The Texas law targets abortion, but not through a direct ban. In fact, it prevents government officials from enforcing the law, which outlaws abortions once a heartbeat can be detected — generally about six weeks into a pregnancy. Rather, in an effort to get around certain legal realities, it allows private individuals to sue abortion doctors and anyone who helped a woman get a post-heartbeat abortion.

The bill is a transparent attempt to circumvent the protections that the U.S. Supreme Court has granted related to abortion in Roe v. Wade and Planned Parenthood v. Casey. By prohibiting official enforcement of the law, Texas lawmakers sought to create a gimmicky work-around.

Courts, including the Supreme Court, can’t just weigh in on any topics they choose. A plaintiff must meet a number of procedural hurdles to get a hearing, including suing the correct person.

That narrow issue — not the larger topic of abortion — is what the court ruled on.

“In reaching this conclusion, we stress that we do not purport to resolve definitively any jurisdictional or substantive claim in the applicants’ lawsuit,” the majority opinion states. “In particular, this order is not based on any conclusion about the constitutionality of Texas’s law, and in no way limits other procedurally proper challenges to the Texas law.”

There’s good reason for this.

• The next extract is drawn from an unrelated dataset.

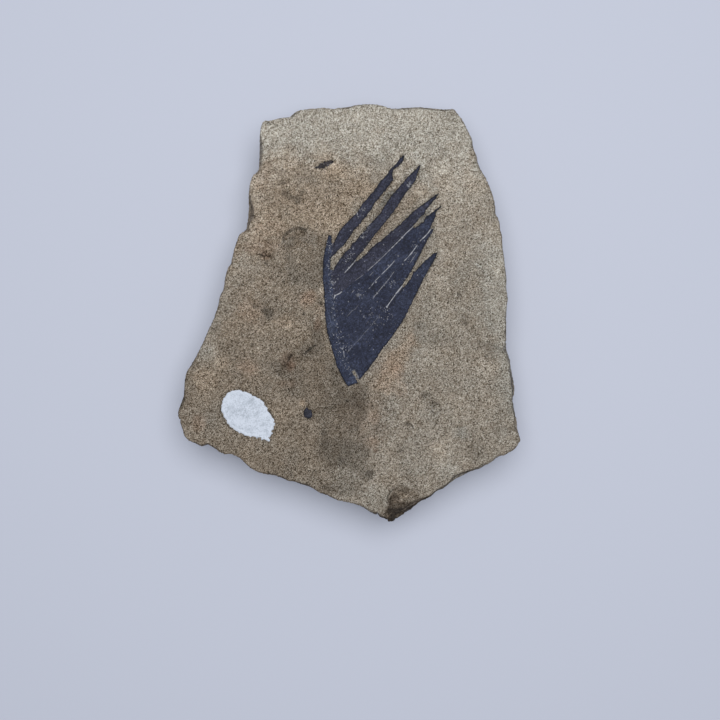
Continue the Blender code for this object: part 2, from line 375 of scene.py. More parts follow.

Allowing private citizens to enforce otherwise unconstitutional laws creates a host of problems. Imagine New York passed a comparable statute about firearms as a back-door effort to circumvent the Second Amendment. In this hypothetical, private citizens could sue anyone who sold or owned firearms.

If this precedent is allowed to stand, red and blue states will be flooded with proposals to target minority political positions. That would effectively eliminate the constitutional protections many citizens are entitled to enjoy.

The problem with Texas’s ham-fisted effort to restrict abortion are so numerous that it’s extremely unlikely the high court will uphold the state’s law when the justices are inevitably asked to rule on the merits of the statute after it is shot down by lower federal courts. And despite progressive nightmares about the end of Roe v. Wade, don’t be surprised if that decision is unanimous against Texas.